Friday, September 25, 2015

Editorial - Forest management, wildfires and climate change

Capital Press is out with a powerful editorial on managing federal lands. Saying many politicians blame the huge fire seasons on either climate change or drought, they identify the real problem: poor management.

For those who blame it all on the drought, the editorial writers say:

For the years 2005 to 2014, an average of 6 million acres has burned annually in the U.S., mainly the West. Most of those 10 years predate the four-year drought in California or the droughts in any of the other Western states.

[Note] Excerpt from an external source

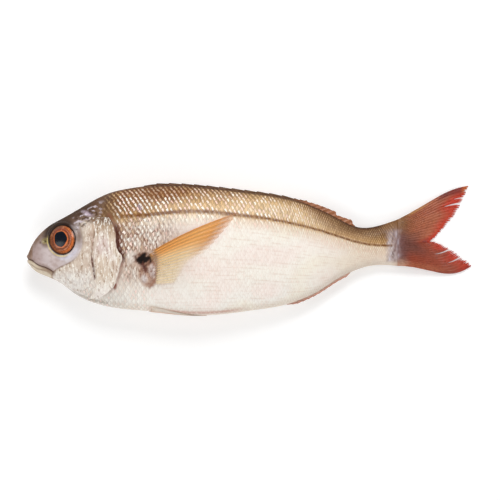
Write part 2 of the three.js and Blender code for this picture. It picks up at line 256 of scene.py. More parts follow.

For those who are concerned about climate change, they should support management to minimize the number and size of wildfires. Why? Because wildfires "release massive amounts of greenhouse gases such as carbon dioxide, which are linked to climate change." The writers cite a Park Service study showing wildfire accounts for up to 7 percent of California's carbon emissions.

So what is the management problem? This is where they really shine:

The poor management of federal land, which has allowed forests to become overgrown and bulging with fuel for fires, is the primary cause of the increasing number of large wildfires.

The writers also raise the issue of access, and therefore non-use, and specifically identify all the road closures going on across the West:

 Closing these massive areas to access assures that they will never be properly managed for multiple use or thinned to reduce wildfire fuel. They will become de facto wilderness areas — and stockpiles of fuel for wildfires. 

And they make no bones about the solution:

In the wake of this year’s catastrophic fires, even the most hard-headed politicians seem to agree that the forests need to be “better-managed.” We will translate: They need to be logged, either through thinning or through commercial timber sales. And more livestock grazing is needed to reduce the amount of vegetation that piles up as fuel for the next wildfire.

This is a statement of the obvious. The only answer to reducing the size and intensity of wildfires is to reduce the amount of fuel in the forests.

How refreshing.  Every Westerner owes a big "Thank You" to Capital Press.